* Entries with model source code

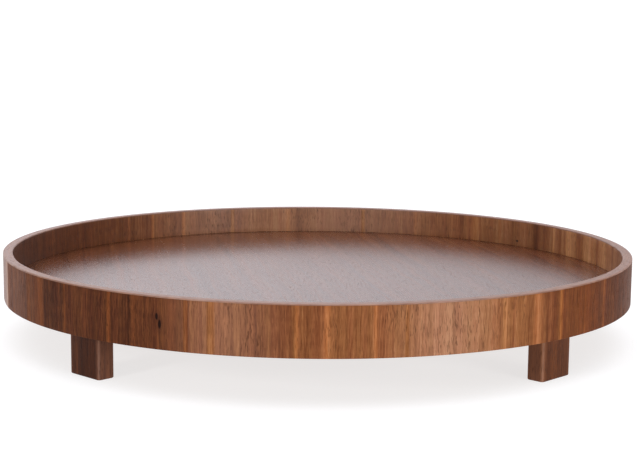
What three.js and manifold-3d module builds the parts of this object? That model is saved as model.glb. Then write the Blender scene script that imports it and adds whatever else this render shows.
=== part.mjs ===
// Large round serving tray: a bent plywood hoop glued round a plywood panel, faced with walnut veneer,
// on four solid walnut feet that are doweled to the underside of the panel.
// Millimetres, +Z up. The origin is the centre of the footprint, on the surface the feet stand on.
import * as THREE from "three";
import { mergeVertices } from "three/addons/utils/BufferGeometryUtils.js";
import Module from "manifold-3d";

// ---- Driving dimensions ----
const TRAY_DIAMETER = 600; // over the outer veneer
const RIM_WALL = 9; // hoop with both veneers
const RIM_ABOVE_PANEL = 28; // from the panel's show face up to the top of the hoop
const PANEL_THICKNESS = 9; // plywood with both veneers
const RIM_BELOW_PANEL = 6; // from the hoop's lower edge up to the panel's underside
const FLOOR_GAP = 40; // from the feet's soles up to the hoop's lower edge
const VENEER = 0.6; // walnut veneer on the hoop and the panel
const EDGE_BAND = 1.2; // solid walnut band on the hoop's upper edge
const EDGE_ROUND = 0.8; // rounding of the edge band's two corners
const GROOVE_DEPTH = 3; // groove in the hoop that holds the panel's edge
const SERVING_MARGIN = 3; // strip of the panel's face beside the hoop, outside the flat serving face

const FOOT_COUNT = 4;
const FOOT_WIDTH = 40; // along the hoop
const FOOT_THICKNESS = 17; // towards the tray's centre
const FOOT_ROUND = 3; // vertical edges
const FOOT_CHAMFER = 1; // round the sole
const FOOT_INSET = 9; // from the hoop's inner face to the foot's outer face
const FIRST_FOOT_ANGLE = 45; // degrees from +X

const DOWELS_PER_FOOT = 2;
const DOWEL_DIAMETER = 8;
const DOWEL_LENGTH = 24;
const DOWEL_CHAMFER = 1;
const DOWEL_SPACING = 18; // centre to centre, along the foot's width
const DOWEL_COVER = 2; // panel core left above a dowel's hole

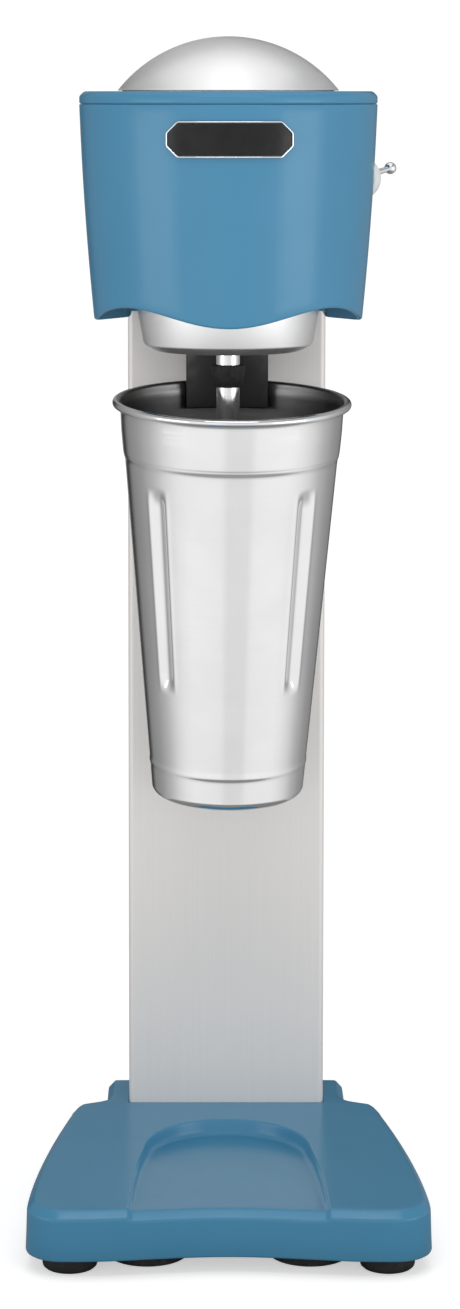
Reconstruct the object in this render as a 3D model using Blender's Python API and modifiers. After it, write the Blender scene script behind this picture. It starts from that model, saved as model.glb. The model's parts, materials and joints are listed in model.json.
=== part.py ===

* What to do
Please repeat all the records above exactly as they appear.

* Solution
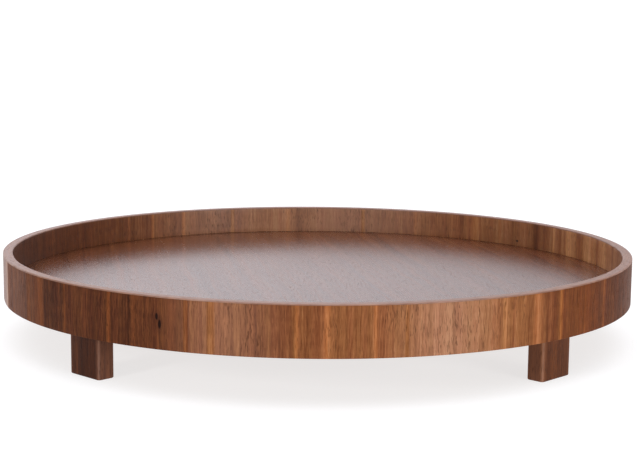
What three.js and manifold-3d module builds the parts of this object? That model is saved as model.glb. Then write the Blender scene script that imports it and adds whatever else this render shows.
=== part.mjs ===
// Large round serving tray: a bent plywood hoop glued round a plywood panel, faced with walnut veneer,
// on four solid walnut feet that are doweled to the underside of the panel.
// Millimetres, +Z up. The origin is the centre of the footprint, on the surface the feet stand on.
import * as THREE from "three";
import { mergeVertices } from "three/addons/utils/BufferGeometryUtils.js";
import Module from "manifold-3d";

// ---- Driving dimensions ----
const TRAY_DIAMETER = 600; // over the outer veneer
const RIM_WALL = 9; // hoop with both veneers
const RIM_ABOVE_PANEL = 28; // from the panel's show face up to the top of the hoop
const PANEL_THICKNESS = 9; // plywood with both veneers
const RIM_BELOW_PANEL = 6; // from the hoop's lower edge up to the panel's underside
const FLOOR_GAP = 40; // from the feet's soles up to the hoop's lower edge
const VENEER = 0.6; // walnut veneer on the hoop and the panel
const EDGE_BAND = 1.2; // solid walnut band on the hoop's upper edge
const EDGE_ROUND = 0.8; // rounding of the edge band's two corners
const GROOVE_DEPTH = 3; // groove in the hoop that holds the panel's edge
const SERVING_MARGIN = 3; // strip of the panel's face beside the hoop, outside the flat serving face

const FOOT_COUNT = 4;
const FOOT_WIDTH = 40; // along the hoop
const FOOT_THICKNESS = 17; // towards the tray's centre
const FOOT_ROUND = 3; // vertical edges
const FOOT_CHAMFER = 1; // round the sole
const FOOT_INSET = 9; // from the hoop's inner face to the foot's outer face
const FIRST_FOOT_ANGLE = 45; // degrees from +X

const DOWELS_PER_FOOT = 2;
const DOWEL_DIAMETER = 8;
const DOWEL_LENGTH = 24;
const DOWEL_CHAMFER = 1;
const DOWEL_SPACING = 18; // centre to centre, along the foot's width
const DOWEL_COVER = 2; // panel core left above a dowel's hole

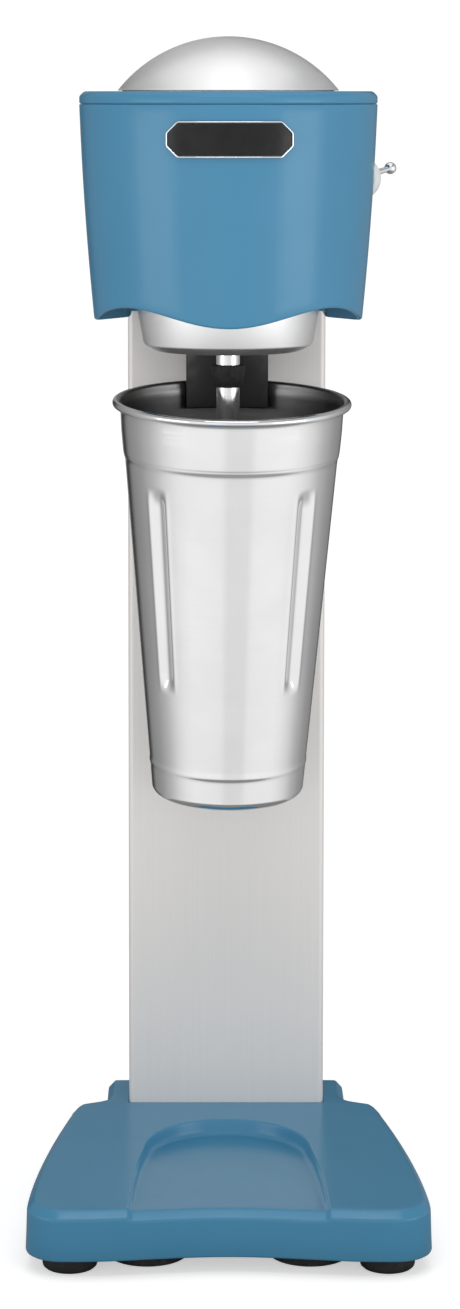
Reconstruct the object in this render as a 3D model using Blender's Python API and modifiers. After it, write the Blender scene script behind this picture. It starts from that model, saved as model.glb. The model's parts, materials and joints are listed in model.json.
=== part.py ===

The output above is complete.